WRITTEN TASK: Please find all lines in the data that hold the string "empty" and copy them.

DATASET EXCERPT:
####
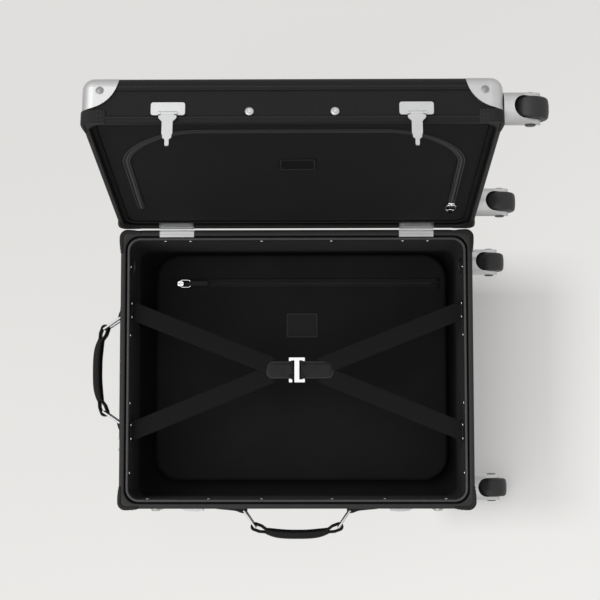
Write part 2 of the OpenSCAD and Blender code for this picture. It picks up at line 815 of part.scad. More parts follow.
module hinge_lid_leaves() {
  h = hinge_l / 2;
  k = knuckle_l / 2 - 0.2;
  color(satin_silver) lid_place() translate([0, 0, lid_depth]) at_hinges() {
    difference() {
      union() {
        translate([-h, case_w / 2 - leaf_reach, -rim_half - leaf_t]) cube([hinge_l, leaf_reach - 0.4, leaf_t]);
        translate([-k, case_w / 2 - leaf_reach, -rim_half - leaf_t]) cube([2 * k, leaf_reach + pivot_out, leaf_t]);
        translate([-k, pivot_y, 0]) rotate([0, 90, 0]) cylinder(d = knuckle_d, h = 2 * k);
      }
      translate([-h, pivot_y, 0]) rotate([0, 90, 0]) cylinder(d = pin_d + 2 * run_gap, h = hinge_l);
    }
  }
}

// Casters. Each is drawn about its swivel axis (+X), hanging towards -Z.
kingpin_d = 8;
kingpin_l = 9;
fork_x0 = plate_t + 0.6;
axle_x = 36;
arm_r = 12;
crown_l = 12;
axle_d = 6;
slot_w = wheel_w + 1;
module caster_plate() {
  rotate([0, 90, 0]) {
    translate([0, 0, -binding_t]) cylinder(d = plate_d, h = binding_t + plate_t - 0.6);
    translate([0, 0, plate_t - 0.6]) cylinder(d = plate_d - 8, h = 0.8);
    cylinder(d = kingpin_d, h = fork_x0 + kingpin_l);
  }
}

// Side view of an arm: crown at the swivel, tangents to a round end about the axle.
module arm_side() {
  top = hood_d / 2;
  low = hood_d / 2 + trail;
  d = axle_x - fork_x0 - crown_l;
  tilt = atan2(top - arm_r + trail, d);
  rotate([90, 0, 0]) translate([0, 0, -hood_d]) {
    linear_extrude(2 * hood_d) polygon([
      [fork_x0, top], [fork_x0 + crown_l, top],
      [axle_x + (arm_r - 0.2) * sin(tilt), -trail + (arm_r - 0.2) * cos(tilt)],
      [axle_x + 3, -trail], [axle_x, -trail - arm_r + 0.2],
      [fork_x0 + crown_l, -low + 4], [fork_x0, -low + 4]
    ]);
    translate([axle_x, -trail, 0]) cylinder(r = arm_r, h = 2 * hood_d);
  }
}
module fork() {
  difference() {
    intersection() {
      arm_side();
      rotate([0, 90, 0]) linear_extrude(axle_x + wheel_d) {
        circle(d = hood_d);
        translate([0, -hood_d / 2]) square([trail, hood_d]);
        translate([trail, 0]) circle(d = hood_d);
      }
    }
    // Arch for the wheel, round at its inner end.
    translate([fork_x0 + crown_l + slot_w / 2, 0, -hood_d]) linear_extrude(2 * hood_d) {
      circle(d = slot_w);
      translate([0, -slot_w / 2]) square([axle_x, slot_w]);
    }
    // Room for the wheel's rim inside the arch's corners.
    translate([axle_x, -slot_w / 2, -trail]) rotate([-90, 0, 0]) cylinder(d = wheel_d + 1.6, h = slot_w);
    translate([axle_x, -hood_d, -trail]) rotate([-90, 0, 0]) cylinder(d = axle_d, h = 2 * hood_d);
    rotate([0, 90, 0]) cylinder(d = kingpin_d + 2 * run_gap, h = fork_x0 + kingpin_l + 0.4);
  }
}
cap_d = 13.7;
module axle() {
  translate([axle_x, 0, -trail]) rotate([-90, 0, 0]) {
    translate([0, 0, -hood_d / 2]) cylinder(d = axle_d, h = hood_d);
    for (s = [0, 1]) mirror([0, 0, s]) translate([0, 0, hood_d / 2]) cylinder(d1 = cap_d, d2 = cap_d - 2.4, h = 1.4);
  }
}

// Wheel: hub bored for the axle, tyre with rounded shoulders and a shallow crown.
shoulder = 4.5;
crown = 0.6;
module wheel() {
  r = wheel_d / 2;
  w = wheel_w / 2;
  translate([axle_x, 0, -trail]) rotate([90, 0, 0]) rotate_extrude($fn = 96) {
    difference() {
      union() {
        polygon([
          [axle_d / 2 + run_gap, -w], [r - shoulder - crown, -w], [r - crown, -w + shoulder], [r, -w / 3],
          [r, w / 3], [r - crown, w - shoulder], [r - shoulder - crown, w], [axle_d / 2 + run_gap, w]
        ]);
        for (s = [-1, 1]) translate([r - shoulder - crown, s * (w - shoulder)]) circle(r = shoulder);
      }
    }
  }
}

lid_back = lid_point(caster_y + caster_shift, lid_caster_w);
lid_front = lid_point(-caster_y + caster_shift, lid_caster_w);
module at_base_caster(s) {
  translate([right_end, s * caster_y + caster_shift, caster_h]) children();
}
module at_lid_caster(p) {
  translate([right_end, p[0], p[1]]) children();
}
module base_caster_plates() {
  color("#8d8f91") for (s = [-1, 1]) at_base_caster(s) caster_plate();
}
module lid_caster_plates() {
  color("#8d8f91") for (p = [lid_back, lid_front]) at_lid_caster(p) caster_plate();
}
module base_back_fork() { color(satin_silver) at_base_caster(1) fork(); }
module base_back_axle() { color(black_tyre) at_base_caster(1) axle(); }
module base_back_wheel() { color(black_tyre) at_base_caster(1) wheel(); }
module base_front_fork() { color(satin_silver) at_base_caster(-1) fork(); }
module base_front_axle() { color(black_tyre) at_base_caster(-1) axle(); }
module base_front_wheel() { color(black_tyre) at_base_caster(-1) wheel(); }
module lid_back_fork() { color(satin_silver) at_lid_caster(lid_back) fork(); }
module lid_back_axle() { color(black_tyre) at_lid_caster(lid_back) axle(); }
module lid_back_wheel() { color(black_tyre) at_lid_caster(lid_back) wheel(); }
module lid_front_fork() { color(satin_silver) at_lid_caster(lid_front) fork(); }
module lid_front_axle() { color(black_tyre) at_lid_caster(lid_front) axle(); }
module lid_front_wheel() { color(black_tyre) at_lid_caster(lid_front) wheel(); }

// The lid's pieces, drawn panel down and put in place by lid_place().
lid_seat_h = lid_depth - lid_caster_w;
module lid_shell() {
  color(black_leather) lid_place() half_shell(lid_depth);
}
module lid_lining() {
  color(black_fabric) lid_place() half_lining(lid_depth);
}

// Divider panel that closes the lid: a plate set into the lining's mouth.
divider_t = 2.4;
divider_z = lid_depth - divider_w - divider_t;
module lid_divider() {
  color(black_fabric) lid_place() block(cavity_in, divider_z, divider_z + divider_t, lining_r);
}

// Zip of the divider along a three-sided curve: straight sides and blunt round corners.
zip_half = case_l / 2 - 34;
zip_low = 70;
zip_top = case_w - 42.5;
zip_side = zip_top - 102;
corner_a = 95;
corner_pow = 2 / 1.5;
function corner_pt(t) = [
  zip_half - corner_a + corner_a * pow(cos(t), corner_pow),
  zip_side + (zip_top - zip_side) * pow(sin(t), corner_pow)
];
right_side = [[zip_half, zip_low], [zip_half, (zip_low + zip_side) / 2], for (t = [0:7.5:90]) corner_pt(t)];
zip_line = [for (p = right_side) p, for (i = [len(right_side) - 1:-1:0]) [-right_side[i].x, right_side[i].y]];
function side_of(pts, i, d) =
  let (a = pts[max(i - 1, 0)], b = pts[min(i + 1, len(pts) - 1)], v = (b - a) / norm(b - a))
  pts[i] + d * [-v.y, v.x];
module zip_strip(w, t) {
  n = len(zip_line);
  linear_extrude(t) polygon([
    for (i = [0:n - 1]) side_of(zip_line, i, w / 2),
    for (i = [n - 1:-1:0]) side_of(zip_line, i, -w / 2)
  ]);
}
zip_piping = 9;
module lid_zip() {
  lid_place() translate([0, case_w / 2, divider_z + divider_t]) mirror([0, 1, 0]) {
    color(black_fabric) zip_strip(zip_piping, 0.8);
    color(black_fabric) translate([0, 0, 0.8]) zip_strip(teeth_w, 0.8);
    // Slider and its pull at the strip's right end.
    color(satin_silver) translate([zip_half, zip_low, 0]) {
      translate([-slider_w / 2, 0, 1.6]) cube([slider_w, slider_l, 1.8]);
      translate([-2.5, -20, 2.6]) cube([5, 24, 1.4]);
      translate([0, -20, 2.6]) cylinder(d = 9, h = 1.4);
    }
  }
}

module lid_rim_binding() {
  color(black_leather) lid_place() difference() {
    half_rim_binding(lid_depth);
    caster_seats(lid_seat_h, 0);
  }
}
module lid_edge_binding() {
  color(black_leather) lid_place() half_edge_binding(lid_seat_h);
}
module lid_corner_caps() {
  color(satin_silver) lid_place() half_corner_caps(lid_depth, lid_seat_h);
}
module lid_rim_corners() {
  color(black_leather) lid_place() difference() {
    half_rim_corners(lid_depth);
    caster_seats(lid_seat_h, 0.3);
  }
}

// Places on the lid's front wall: x along the rim, +Y away from the rim, +Z out of the wall.
module lid_wall(x) {
  lid_place() translate([x, front, lid_depth]) rotate([90, 0, 0]) mirror([0, 1, 0]) children();
}
module lid_studs() {
  color(satin_silver) for (s = [-1, 1]) lid_wall(s * stud_x) {
    translate([0, stud_w, -shell_in]) cylinder(d = stud_d, h = shell_in + 0.8);
    translate([0, stud_w, 0.8]) cylinder(d1 = stud_d, d2 = stud_d * 0.7, h = 1.2);
  }
}

// Hasp plates on the lid's front wall, each with two ears for the hasp's pin.
plate_low = rim_skirt;
plate_high = 25;
hasp_plate_t = 1.6;
ear_half = 9.5;
module hasp_plates() {
  h = plate_high - plate_low;
  r = 3;
  color(satin_silver) for (s = [-1, 1]) lid_wall(s * hasp_x) difference() {
    union() {
      translate([-hasp_plate_w / 2 + r, plate_low, -shell_in])
        cube([hasp_plate_w - 2 * r, h, shell_in + hasp_plate_t]);
      translate([-hasp_plate_w / 2, plate_low + r, -shell_in])
        cube([hasp_plate_w, h - 2 * r, shell_in + hasp_plate_t]);
      for (x = [-1, 1], y = [plate_low + r, plate_high - r])
        translate([x * (hasp_plate_w / 2 - r), y, -shell_in]) cylinder(r = r, h = shell_in + hasp_plate_t);
      for (x = [-1, 1]) translate([x * ear_half - 1.5, hasp_pin_w, hasp_pin_out]) rotate([0, 90, 0]) {
        cylinder(d = 4.4, h = 3);
        translate([0, -2.2, 0]) cube([hasp_pin_out, 4.4, 3]);
      }
    }
    translate([-ear_half - 3, hasp_pin_w, hasp_pin_out]) rotate([0, 90, 0])
      cylinder(d = 2 + 2 * run_gap, h = 2 * ear_half + 6);
  }
}

// Hasp: pin, flange, tapering tongue and a nib at its tip, drawn flat and swung out.
hasp_t = 2;
module hasp_plan() {
  polygon([
    [-7.6, 1.6], [7.6, 1.6], [7.6, -2.6], [10.5, -3.6], [10.5, -6.5], [6.3, -11], [6.3, 15.5 - hasp_l],
    [5.3, 13.5 - hasp_l], [5.3, 10.5 - hasp_l], [2.4, 8 - hasp_l], [2.4, 1 - hasp_l], [1.4, -hasp_l],
    [-1.4, -hasp_l], [-2.4, 1 - hasp_l], [-2.4, 8 - hasp_l], [-5.3, 10.5 - hasp_l], [-5.3, 13.5 - hasp_l],
    [-6.3, 15.5 - hasp_l], [-6.3, -11], [-10.5, -6.5], [-10.5, -3.6], [-7.6, -2.6]
  ]);
}
module hasp(s) {
  color(satin_silver) lid_wall(s * hasp_x) translate([0, hasp_pin_w, hasp_pin_out])
    rotate([-hasp_out, 0, 0]) {
      translate([0, 0, -1]) linear_extrude(hasp_t) hasp_plan();
      translate([-7.6, 0, 0]) rotate([0, 90, 0]) cylinder(d = 4, h = 15.2);
      translate([-ear_half - 1.5, 0, 0]) rotate([0, 90, 0]) cylinder(d = 2, h = 2 * ear_half + 3);
    }
}
module hasp_left() { hasp(-1); }
module hasp_right() { hasp(1); }

base_shell();
base_lining();
base_rim_binding();
base_rim_bead();
base_edge_binding();
base_corner_caps();
base_rim_corners();
base_rivets();
trolley_cover();
pocket_zip();
housing_tubes();
trolley_bezel();
strap_bands();
strap_tabs();
strap_hook();
handle_chapes();
side_feet();
latch_catches();
hinge_base_leaves();
base_caster_plates();
lid_shell();
lid_lining();
lid_divider();
lid_zip();
lid_rim_binding();
lid_edge_binding();
lid_corner_caps();
lid_rim_corners();
lid_studs();
hasp_plates();
hinge_lid_leaves();
lid_caster_plates();
hasp_left();
hasp_right();
latch_button_left();
latch_button_right();
middle_tubes();
inner_tubes();
trolley_grip();
trolley_button();
pocket_slider();
front_ring_left();
front_ring_right();
front_grip();
end_ring_left();
end_ring_right();
end_grip();
base_back_fork();
base_back_axle();
base_back_wheel();
base_front_fork();
base_front_axle();
base_front_wheel();
lid_back_fork();
lid_back_axle();
lid_back_wheel();
lid_front_fork();
lid_front_axle();
lid_front_wheel();
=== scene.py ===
# %% [markdown]
# # A trunk-style rolling suitcase, open on the floor
#
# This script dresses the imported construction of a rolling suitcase: black leather over moulded shells,
# satin metal corner caps, hasps and rings, a twill lining, webbing bands with a hook clasp, and four swivel
# casters. It lies on its back with the lid standing open. Every length is in metres and every piece is
# drawn in the construction's own frame: +X to the casters, +Y to the hinges, +Z up.

# %% Load the frame
import json
import math

import bmesh
import bpy
import numpy as np
from mathutils import Matrix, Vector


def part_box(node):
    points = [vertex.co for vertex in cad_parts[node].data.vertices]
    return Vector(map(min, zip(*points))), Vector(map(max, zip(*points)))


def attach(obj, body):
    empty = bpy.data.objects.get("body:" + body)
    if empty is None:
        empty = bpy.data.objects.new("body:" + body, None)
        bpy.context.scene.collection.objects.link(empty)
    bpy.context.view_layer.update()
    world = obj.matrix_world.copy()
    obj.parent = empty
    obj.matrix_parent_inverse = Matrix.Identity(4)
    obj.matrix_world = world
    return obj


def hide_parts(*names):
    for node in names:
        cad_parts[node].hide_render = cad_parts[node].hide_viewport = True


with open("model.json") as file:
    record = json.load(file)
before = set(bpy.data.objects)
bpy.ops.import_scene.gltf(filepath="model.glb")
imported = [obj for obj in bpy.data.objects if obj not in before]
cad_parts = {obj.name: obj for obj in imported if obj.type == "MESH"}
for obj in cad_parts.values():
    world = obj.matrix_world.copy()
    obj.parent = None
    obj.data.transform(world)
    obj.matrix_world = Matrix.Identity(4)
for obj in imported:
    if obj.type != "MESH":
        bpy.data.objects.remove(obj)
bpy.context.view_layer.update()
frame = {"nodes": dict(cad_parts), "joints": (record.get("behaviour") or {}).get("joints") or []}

MM = 0.001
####
EXERCISE OUTPUT:
    empty = bpy.data.objects.get("body:" + body)
    if empty is None:
        empty = bpy.data.objects.new("body:" + body, None)
        bpy.context.scene.collection.objects.link(empty)
    obj.parent = empty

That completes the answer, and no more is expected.